Tuesday, October 16, 2007

Stages of Graduate School Parties

Stage One:
Get awesomely dressed up, listen to Blondie on the way, make a stunning entrance--everyone turns, stares and ignores you. You spend the rest of the evening next to the vegetable dip not speaking to the 40something first year student. You get moderately drunk and notice with moderate awe that you are the only female to be wearing make-up. At the end, you severely judge everyone left as they launch into play by plays of apparently every show of the Fall season including Next Top Model and Project Runway. You haven't had cable in five years.

Stage Two:
Get somewhat dressed up, listen to the radio on the way, make an entrance and proceed to get as drunk as possible. Attempt conversation. You get stuck by the chips and talk to a stiff girl from the Midwest and talk about beer. You run away and find no one else to talk to and try to coax the cat out from under a bed or out from a closet. You're not exactly sure of its location.

Stage Three:
Get really drunk before you go, complain on the way there how much you hate these parties, enter and promptly find the guacamole where you proceed to drink even more. Still finding no one to talk to you, you wander the fruit garden and admire the lemon, guava and avocado trees and long for a garden of your own. You are shit faced. You are a 12 on the Richter scale of drunk, light and lines cease to make sense. Nothing is blurry, but everything is tilted. You find out that some graduate students are engaged in a marriage secret to the female's parents. You drunkenly bellow, C'mere! I want to have a talking to you and straighten this thing out. Now, what in tarnation is going on here? Are you getting any money out of this? Isn't she going to have to tell her parents eventually? Are you in a functionally gay relationship? Every few seconds mutter, that is some bullshit. Punch the Marxist in the arm and say, you better never do that to me even if I am a shiksa! In some small, not yet drunk part of your mind, you realize, you must leave before causing a serious problem.

Stage Four
Get dressed in a skirt because you got killer legs anyway, listen to M.I.A. on the way there because she's really rad, enter, and do blow in the bathroom on someone's iPhone. Attempt to engage in conversation. Again. Again. Nustle up by the Marxist as he is surrounded by The Intellectual, and The Older Poet. Frown. Crinkle brow. Leave to find The Younger Poet who ignores you, trying to pick up a fairly attractive blonde who is not receptive to his no skills mac.
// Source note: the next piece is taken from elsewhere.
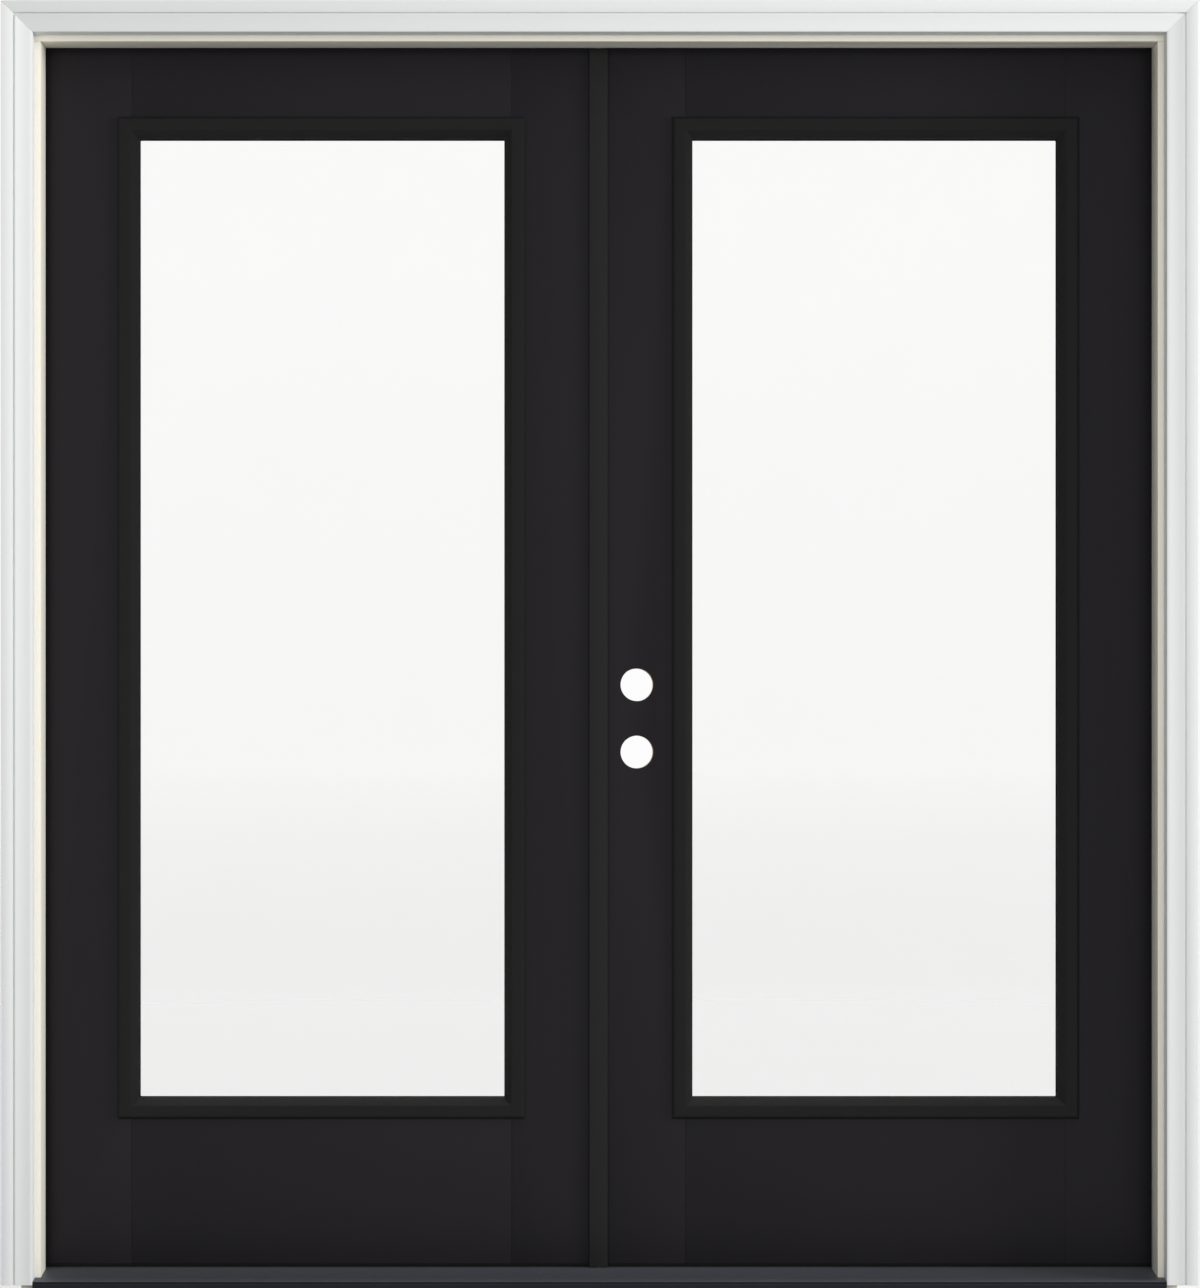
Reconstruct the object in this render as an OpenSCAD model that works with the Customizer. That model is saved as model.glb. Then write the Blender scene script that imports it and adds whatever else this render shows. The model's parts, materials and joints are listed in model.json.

Decide to leave because its all boring and wander around the neighborhood until the Marxist finds you and coaxes you back inside telling you what he always tells you, the conversation he was having could have only been had by a select few people in the world and he was it, and if other people are having a conversation, just jump in and ask them to explain what the hell they are talking about, and usually they don't know. Decide you are fucked up enough to call up the girl who annoyed you at the last party, tell her she's an asshole, do more blow, then fall asleep on the couch until its time to leave.


Stage Five:
Get really pissed that you are no longer allowed at graduate school parties and the Marxist is going without you.